When the person denies everything, do not burn your energy trying to force a confession. Your job is not to crack the case like a TV detective. Your job is to respond to the pattern in front of you.

Smart Boundaries That Work

  • Do not hand over private details just because the mood feels friendly.
  • Keep hard talks brief and direct.
  • Stay out of triangle talk where one person speaks through another.
  • Save receipts when the setting calls for it.
  • Step back from people who thrive on mixed messages.

That may sound cold, yet it is often the cleanest move. Trust is earned by steady conduct, not by charm in the moment.

Why The Phrase Still Matters

Some old labels hang around because they say a lot in two words. “Two-faced” is one of them. It names a kind of split that many people feel before they can explain it.
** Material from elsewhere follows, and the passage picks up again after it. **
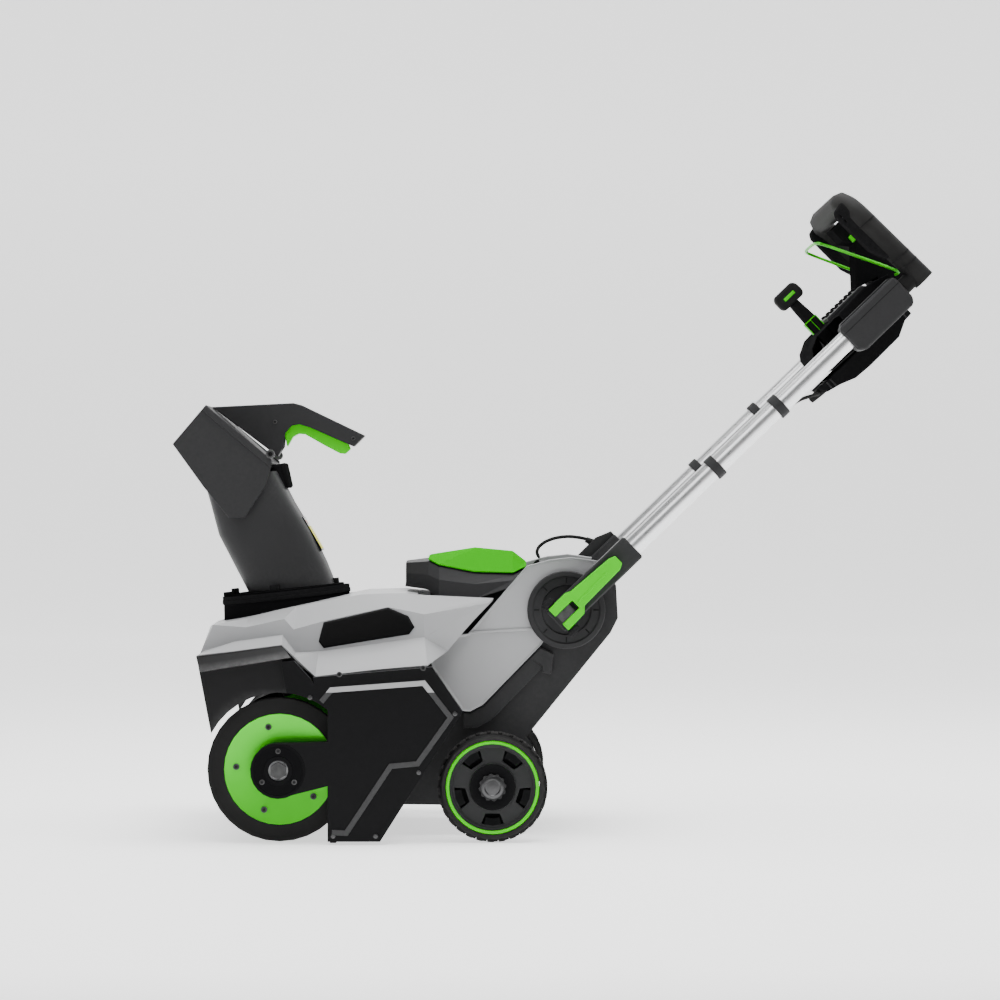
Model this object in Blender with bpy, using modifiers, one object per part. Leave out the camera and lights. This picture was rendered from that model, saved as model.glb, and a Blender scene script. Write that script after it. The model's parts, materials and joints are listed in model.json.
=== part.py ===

You leave an interaction feeling fine, then hear what was said later and think, “Wait, who was that person talking to me?”

That gut reaction has a reason. Two-faced behavior breaks the link between words and character. Once that link breaks often enough, closeness gets shaky. People stop relaxing around that person. They edit themselves. They compare notes. Trust thins out.

So when someone asks for the two faced people definition, the clean answer is this: a two-faced person is someone who acts friendly, loyal, or sincere in front of you, then turns against you in private through lies, gossip, mockery, or double dealing. That is the core meaning, and the pattern matters more than any one isolated slip.